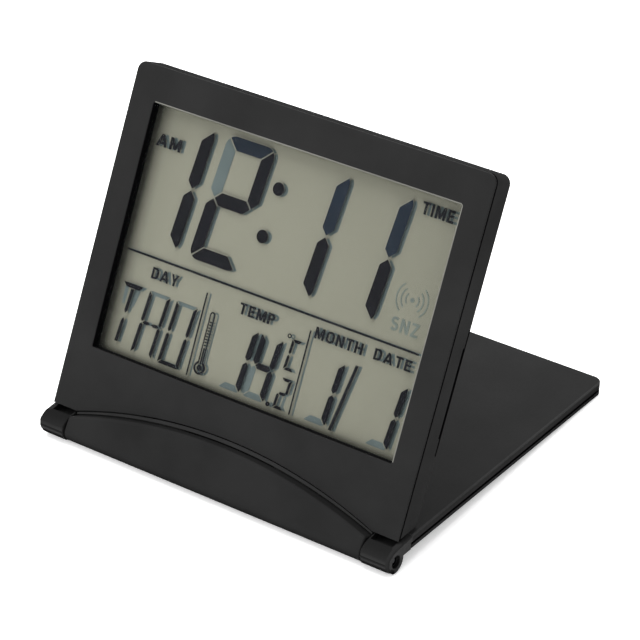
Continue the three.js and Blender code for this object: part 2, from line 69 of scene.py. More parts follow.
CASE_HALF = 44.0
CASE_BOTTOM = 3.9
CASE_TOP = 79.1
CASE_CORNER = 2.0
FACE_Y = 0.1
BACK_Y = 6.3
RIM_Y = 0.85
STOP_HEIGHT = 3.65  # the case's slanted lower edge clears the open cover by this plane
OPEN_ANGLE = radians(65.9)
WALL = 1.2
INNER_BACK_Y = 5.3
WINDOW_HALF = 38.0
WINDOW_BOTTOM = 18.15
WINDOW_TOP = 71.45

HINGE_RADIUS = 2.8
HOOD_HALF = 37.75
HOOD_CREST = 8.9
HOOD_END = 2.95
HOOD_EDGE = 0.75
HOOD_FRONT_Y = -2.2
LEDGE_CREST = 10.3
LEDGE_Y = 0.45

COVER_HALF = 44.9
COVER_REACH = 80.9
COVER_TOP = 3.35
COVER_LOW = 0.25
SHELL_LOW = 1.75
COVER_CORNER = 2.3
BLEND_Y = 5.5
NOTCH_GAP = 0.4
PIN_RADIUS = 1.0
PIN_BORE = 1.1
PIN_MOUTH = 1.4
PIN_OUTER = 44.45
EAR = HOOD_HALF + 0.3  # inner face of each knuckle
FAR = 60.0  # beyond the clock, for the ends of cutters

CELL_Z = 31.0
DOOR_RADIUS = 12.0
TAB_RADIUS = 13.3  # the battery door's two bayonet tabs
BUTTON_Z = 61.0
BUTTON_PLACES = {"mode": -27.0, "set": -9.0, "up": 9.0, "snooze": 27.0}
BUTTON_RADIUS = 2.6
SCREW_PLACES = {
    "lower_left": (-40.5, 10.4),
    "lower_right": (40.5, 10.4),
    "upper_left": (-40.5, 75.6),
    "upper_right": (40.5, 75.6),
}
BUZZER = (27.0, 33.0)

MARK_Y = 2.1  # the display's segments, just behind the lens
PANEL_Y = 2.6  # the pale field behind them
SLANT = 0.085  # lean of the digits
DIGIT_Z = 56.4  # middle height of the large digits
SMALL_Z = 26.55  # and of the small ones

# ------ local frames

joints = {joint["name"]: joint for joint in frame["joints"]}
mounts = {mount["name"]: mount for mount in frame["record"]["mounts"]}
HINGE = Vector(joints["cover_hinge"]["pos_m"])


def placed(y_axis, z_axis):
    """Millimetres in a local frame at the hinge axis to metres in the row frame."""
    x_axis = Vector((1, 0, 0))
    turn = Matrix((x_axis, y_axis, z_axis)).transposed().to_4x4()
    return Matrix.Translation(HINGE) @ turn @ Matrix.Scale(0.001, 4)


clock_y = -Vector(joints["battery_door_twist"]["axis"])
cover_z = -Vector(mounts["cover_inner_face"]["axis"])
CLOCK = placed(clock_y, Vector((1, 0, 0)).cross(clock_y))
COVER = placed(cover_z.cross(Vector((1, 0, 0))), cover_z)

# ------ outlines


def circle_over(crest, end, half):
    """Radius and centre height of the circle through a crest and two lower ends."""
    rise = crest - end
    radius = (half * half + rise * rise) / (2 * rise)
    return radius, crest - radius


HOOD_ARC = circle_over(HOOD_CREST, HOOD_END, HOOD_HALF)
LEDGE_ARC = circle_over(LEDGE_CREST, CASE_BOTTOM, HOOD_HALF)


def height_on(arc, x, offset=0.0):
    return arc[1] + sqrt((arc[0] + offset) ** 2 - x * x)


def reach_on(arc, height, offset=0.0):
    return sqrt((arc[0] + offset) ** 2 - (height - arc[1]) ** 2)


def turn_points(u, v, radius, start, end, steps):
    """Points round part of a circle, angles in degrees."""
    angles = [radians(start + (end - start) * step / steps) for step in range(steps + 1)]
    return [(u + radius * cos(angle), v + radius * sin(angle)) for angle in angles]


def crest_points(arc, half, offset=0.0):
    """The arc's crest from x = -half to x = half."""
    steps = 72
    places = [-half + 2 * half * step / steps for step in range(steps + 1)]
    return [(x, height_on(arc, x, offset)) for x in places]


def top_corners(half, top, radius, steps=10):
    right = turn_points(half - radius, top - radius, radius, 0, 90, steps)
    return right + turn_points(-half + radius, top - radius, radius, 90, 180, steps)


def rectangle(left, right, low, high):
    return [(left, low), (right, low), (right, high), (left, high)]


def soft_rectangle(left, right, low, high, radius, steps=5):
    corners = rectangle(left + radius, right - radius, low + radius, high - radius)
    points = []
    for (u, v), start in zip(corners[1:] + corners[:1], (-90, 0, 90, 180)):
        points += turn_points(u, v, radius, start, start + 90, steps)
    return points


def circle(u, v, radius, sides):
    return turn_points(u, v, radius, 0, 360 - 360 / sides, sides - 1)


def face_outline():
    """The bezel's outline, with its curved lower edge."""
    reach = reach_on(LEDGE_ARC, CASE_BOTTOM)
    return [
        (-CASE_HALF, CASE_BOTTOM),
        *crest_points(LEDGE_ARC, reach),
        (CASE_HALF, CASE_BOTTOM),
        *top_corners(CASE_HALF, CASE_TOP, CASE_CORNER),
    ]


def case_outline(bottom):
    corners = top_corners(CASE_HALF, CASE_TOP, CASE_CORNER)
    return [(-CASE_HALF, bottom), (CASE_HALF, bottom), *corners]


def stop_height(y, clearance=0.0):
    """How low the case may reach at a depth without touching the open cover."""
    return (STOP_HEIGHT + clearance + y * cos(OPEN_ANGLE)) / sin(OPEN_ANGLE)


def shrunk(points, distance):
    """A polygon's outline moved inwards, corner by corner."""
    if not distance:
        return list(points)
    area = sum(
        p[0] * q[1] - q[0] * p[1] for p, q in zip(points, points[1:] + points[:1])
    )
    sign = 1 if area > 0 else -1
    moved = []
    for i, point in enumerate(points):
        before = Vector(point) - Vector(points[i - 1])
        after = Vector(points[(i + 1) % len(points)]) - Vector(point)
        first = Vector((-before.y, before.x)).normalized() * sign
        second = Vector((-after.y, after.x)).normalized() * sign
        shift = (first + second) / (1 + first.dot(second))
        moved.append((point[0] + shift.x * distance, point[1] + shift.y * distance))
    return moved


# ------ solids


def in_clock(u, v, level):
    return (u, level, v)


def in_cover(u, v, level):
    return (u, v, level)


def along_x(u, v, level):
    return (level, u, v)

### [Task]
Repeat the listing in full, keeping every line exactly as it is.

### [Result]
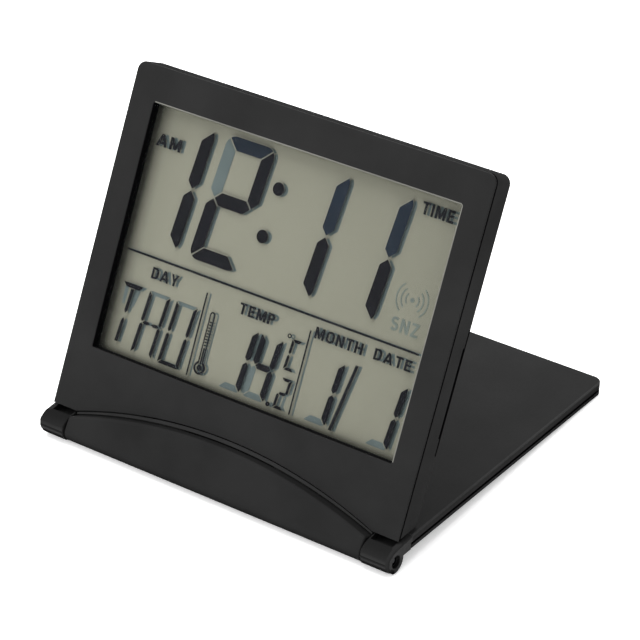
Continue the three.js and Blender code for this object: part 2, from line 69 of scene.py. More parts follow.
CASE_HALF = 44.0
CASE_BOTTOM = 3.9
CASE_TOP = 79.1
CASE_CORNER = 2.0
FACE_Y = 0.1
BACK_Y = 6.3
RIM_Y = 0.85
STOP_HEIGHT = 3.65  # the case's slanted lower edge clears the open cover by this plane
OPEN_ANGLE = radians(65.9)
WALL = 1.2
INNER_BACK_Y = 5.3
WINDOW_HALF = 38.0
WINDOW_BOTTOM = 18.15
WINDOW_TOP = 71.45

HINGE_RADIUS = 2.8
HOOD_HALF = 37.75
HOOD_CREST = 8.9
HOOD_END = 2.95
HOOD_EDGE = 0.75
HOOD_FRONT_Y = -2.2
LEDGE_CREST = 10.3
LEDGE_Y = 0.45

COVER_HALF = 44.9
COVER_REACH = 80.9
COVER_TOP = 3.35
COVER_LOW = 0.25
SHELL_LOW = 1.75
COVER_CORNER = 2.3
BLEND_Y = 5.5
NOTCH_GAP = 0.4
PIN_RADIUS = 1.0
PIN_BORE = 1.1
PIN_MOUTH = 1.4
PIN_OUTER = 44.45
EAR = HOOD_HALF + 0.3  # inner face of each knuckle
FAR = 60.0  # beyond the clock, for the ends of cutters

CELL_Z = 31.0
DOOR_RADIUS = 12.0
TAB_RADIUS = 13.3  # the battery door's two bayonet tabs
BUTTON_Z = 61.0
BUTTON_PLACES = {"mode": -27.0, "set": -9.0, "up": 9.0, "snooze": 27.0}
BUTTON_RADIUS = 2.6
SCREW_PLACES = {
    "lower_left": (-40.5, 10.4),
    "lower_right": (40.5, 10.4),
    "upper_left": (-40.5, 75.6),
    "upper_right": (40.5, 75.6),
}
BUZZER = (27.0, 33.0)

MARK_Y = 2.1  # the display's segments, just behind the lens
PANEL_Y = 2.6  # the pale field behind them
SLANT = 0.085  # lean of the digits
DIGIT_Z = 56.4  # middle height of the large digits
SMALL_Z = 26.55  # and of the small ones

# ------ local frames

joints = {joint["name"]: joint for joint in frame["joints"]}
mounts = {mount["name"]: mount for mount in frame["record"]["mounts"]}
HINGE = Vector(joints["cover_hinge"]["pos_m"])


def placed(y_axis, z_axis):
    """Millimetres in a local frame at the hinge axis to metres in the row frame."""
    x_axis = Vector((1, 0, 0))
    turn = Matrix((x_axis, y_axis, z_axis)).transposed().to_4x4()
    return Matrix.Translation(HINGE) @ turn @ Matrix.Scale(0.001, 4)


clock_y = -Vector(joints["battery_door_twist"]["axis"])
cover_z = -Vector(mounts["cover_inner_face"]["axis"])
CLOCK = placed(clock_y, Vector((1, 0, 0)).cross(clock_y))
COVER = placed(cover_z.cross(Vector((1, 0, 0))), cover_z)

# ------ outlines


def circle_over(crest, end, half):
    """Radius and centre height of the circle through a crest and two lower ends."""
    rise = crest - end
    radius = (half * half + rise * rise) / (2 * rise)
    return radius, crest - radius


HOOD_ARC = circle_over(HOOD_CREST, HOOD_END, HOOD_HALF)
LEDGE_ARC = circle_over(LEDGE_CREST, CASE_BOTTOM, HOOD_HALF)


def height_on(arc, x, offset=0.0):
    return arc[1] + sqrt((arc[0] + offset) ** 2 - x * x)


def reach_on(arc, height, offset=0.0):
    return sqrt((arc[0] + offset) ** 2 - (height - arc[1]) ** 2)


def turn_points(u, v, radius, start, end, steps):
    """Points round part of a circle, angles in degrees."""
    angles = [radians(start + (end - start) * step / steps) for step in range(steps + 1)]
    return [(u + radius * cos(angle), v + radius * sin(angle)) for angle in angles]


def crest_points(arc, half, offset=0.0):
    """The arc's crest from x = -half to x = half."""
    steps = 72
    places = [-half + 2 * half * step / steps for step in range(steps + 1)]
    return [(x, height_on(arc, x, offset)) for x in places]


def top_corners(half, top, radius, steps=10):
    right = turn_points(half - radius, top - radius, radius, 0, 90, steps)
    return right + turn_points(-half + radius, top - radius, radius, 90, 180, steps)


def rectangle(left, right, low, high):
    return [(left, low), (right, low), (right, high), (left, high)]


def soft_rectangle(left, right, low, high, radius, steps=5):
    corners = rectangle(left + radius, right - radius, low + radius, high - radius)
    points = []
    for (u, v), start in zip(corners[1:] + corners[:1], (-90, 0, 90, 180)):
        points += turn_points(u, v, radius, start, start + 90, steps)
    return points


def circle(u, v, radius, sides):
    return turn_points(u, v, radius, 0, 360 - 360 / sides, sides - 1)


def face_outline():
    """The bezel's outline, with its curved lower edge."""
    reach = reach_on(LEDGE_ARC, CASE_BOTTOM)
    return [
        (-CASE_HALF, CASE_BOTTOM),
        *crest_points(LEDGE_ARC, reach),
        (CASE_HALF, CASE_BOTTOM),
        *top_corners(CASE_HALF, CASE_TOP, CASE_CORNER),
    ]


def case_outline(bottom):
    corners = top_corners(CASE_HALF, CASE_TOP, CASE_CORNER)
    return [(-CASE_HALF, bottom), (CASE_HALF, bottom), *corners]


def stop_height(y, clearance=0.0):
    """How low the case may reach at a depth without touching the open cover."""
    return (STOP_HEIGHT + clearance + y * cos(OPEN_ANGLE)) / sin(OPEN_ANGLE)


def shrunk(points, distance):
    """A polygon's outline moved inwards, corner by corner."""
    if not distance:
        return list(points)
    area = sum(
        p[0] * q[1] - q[0] * p[1] for p, q in zip(points, points[1:] + points[:1])
    )
    sign = 1 if area > 0 else -1
    moved = []
    for i, point in enumerate(points):
        before = Vector(point) - Vector(points[i - 1])
        after = Vector(points[(i + 1) % len(points)]) - Vector(point)
        first = Vector((-before.y, before.x)).normalized() * sign
        second = Vector((-after.y, after.x)).normalized() * sign
        shift = (first + second) / (1 + first.dot(second))
        moved.append((point[0] + shift.x * distance, point[1] + shift.y * distance))
    return moved


# ------ solids


def in_clock(u, v, level):
    return (u, level, v)


def in_cover(u, v, level):
    return (u, v, level)


def along_x(u, v, level):
    return (level, u, v)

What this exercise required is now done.